■ **GIVEN MATERIAL**:
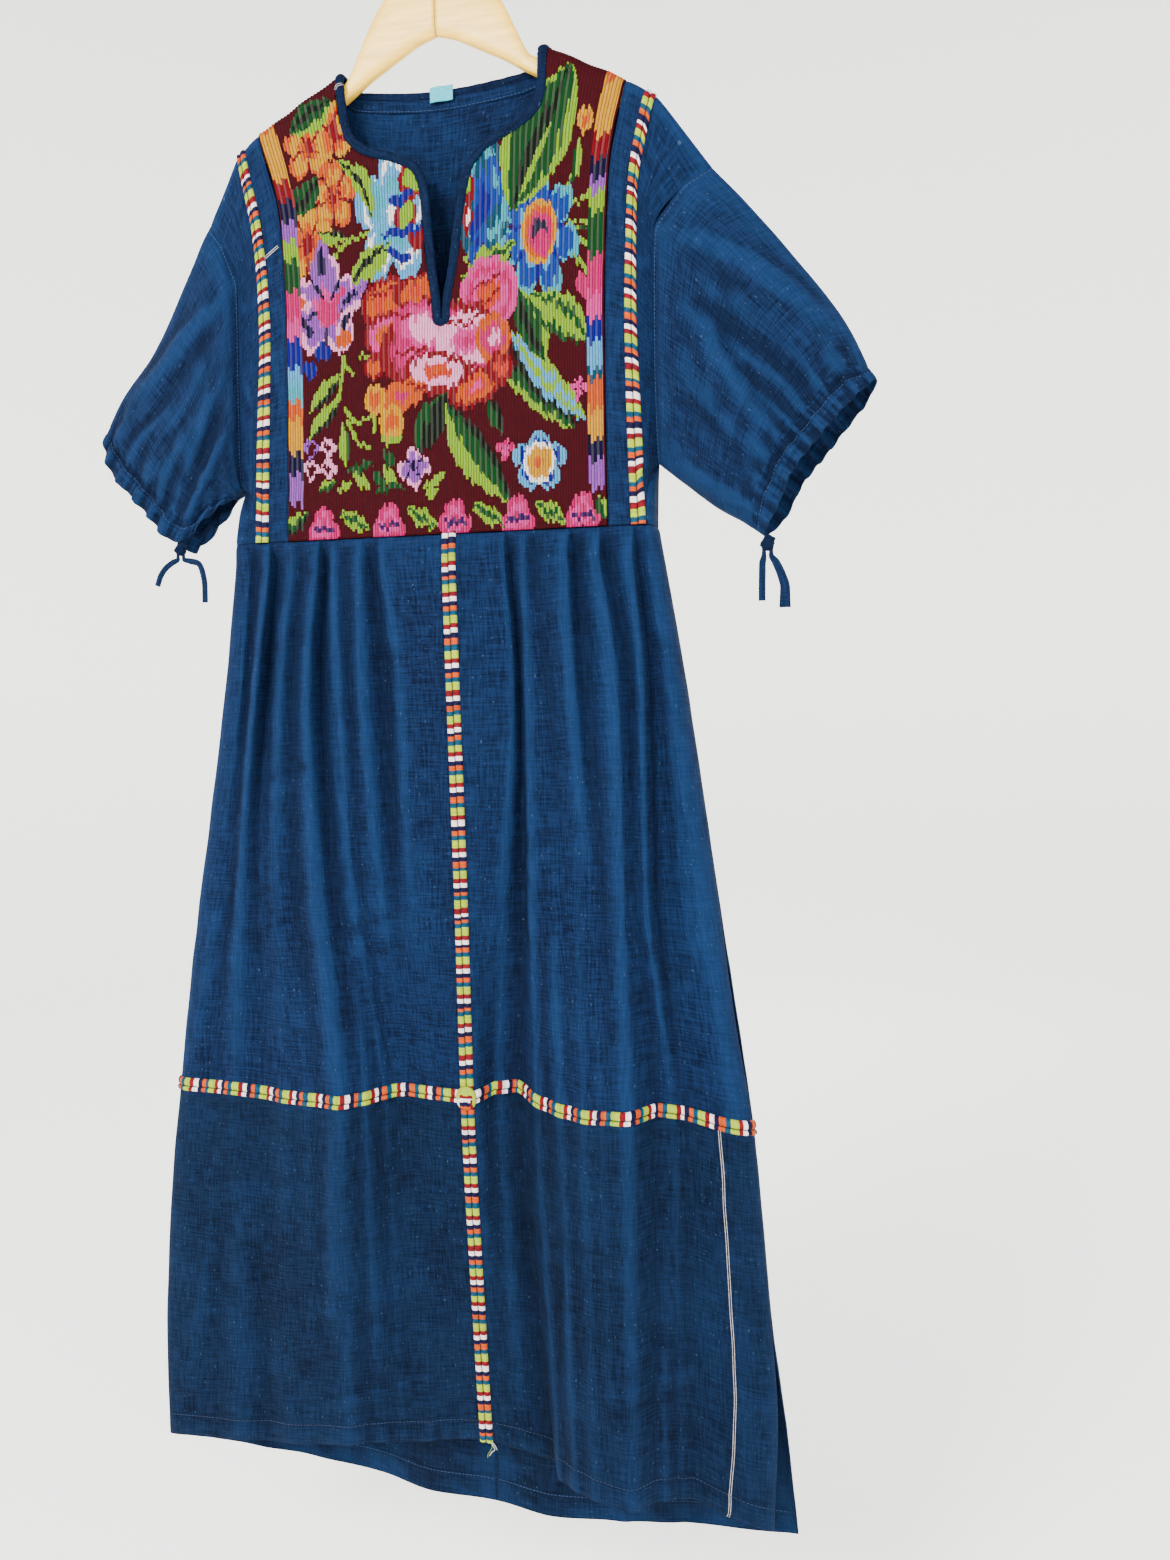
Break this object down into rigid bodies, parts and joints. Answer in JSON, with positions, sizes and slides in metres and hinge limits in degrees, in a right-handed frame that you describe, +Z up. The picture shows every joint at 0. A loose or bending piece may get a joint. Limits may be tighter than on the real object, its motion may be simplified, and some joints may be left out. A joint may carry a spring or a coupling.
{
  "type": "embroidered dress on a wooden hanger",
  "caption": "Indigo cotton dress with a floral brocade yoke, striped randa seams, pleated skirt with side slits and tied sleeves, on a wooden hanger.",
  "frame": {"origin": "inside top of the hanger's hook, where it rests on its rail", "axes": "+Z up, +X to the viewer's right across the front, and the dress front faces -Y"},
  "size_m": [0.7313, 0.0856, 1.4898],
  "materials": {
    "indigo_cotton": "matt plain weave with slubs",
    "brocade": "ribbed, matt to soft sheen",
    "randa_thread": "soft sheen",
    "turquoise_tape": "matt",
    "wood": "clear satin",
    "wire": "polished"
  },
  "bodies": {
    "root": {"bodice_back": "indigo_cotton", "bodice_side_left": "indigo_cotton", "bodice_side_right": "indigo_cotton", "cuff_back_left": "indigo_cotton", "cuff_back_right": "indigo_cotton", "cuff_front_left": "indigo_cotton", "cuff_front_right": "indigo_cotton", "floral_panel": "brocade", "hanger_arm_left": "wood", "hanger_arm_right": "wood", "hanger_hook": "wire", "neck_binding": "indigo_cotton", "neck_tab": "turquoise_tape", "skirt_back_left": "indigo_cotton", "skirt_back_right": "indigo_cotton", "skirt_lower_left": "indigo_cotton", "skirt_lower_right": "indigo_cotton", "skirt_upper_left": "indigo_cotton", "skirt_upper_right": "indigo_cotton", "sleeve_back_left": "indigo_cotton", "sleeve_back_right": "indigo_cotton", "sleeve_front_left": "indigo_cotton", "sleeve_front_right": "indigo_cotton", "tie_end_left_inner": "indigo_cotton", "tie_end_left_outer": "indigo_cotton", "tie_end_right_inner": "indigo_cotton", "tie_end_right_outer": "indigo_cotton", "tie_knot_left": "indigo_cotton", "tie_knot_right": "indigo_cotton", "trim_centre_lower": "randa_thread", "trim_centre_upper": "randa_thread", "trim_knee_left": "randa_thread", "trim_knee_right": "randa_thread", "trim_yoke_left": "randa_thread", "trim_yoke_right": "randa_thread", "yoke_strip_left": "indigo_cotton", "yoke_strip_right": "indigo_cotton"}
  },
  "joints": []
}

■ **WRITTEN EXERCISE**: Pull out all lines of the data with the string "joints".

■ **ANSWER TO THIS EXERCISE**:
Break this object down into rigid bodies, parts and joints. Answer in JSON, with positions, sizes and slides in metres and hinge limits in degrees, in a right-handed frame that you describe, +Z up. The picture shows every joint at 0. A loose or bending piece may get a joint. Limits may be tighter than on the real object, its motion may be simplified, and some joints may be left out. A joint may carry a spring or a coupling.
  "joints": []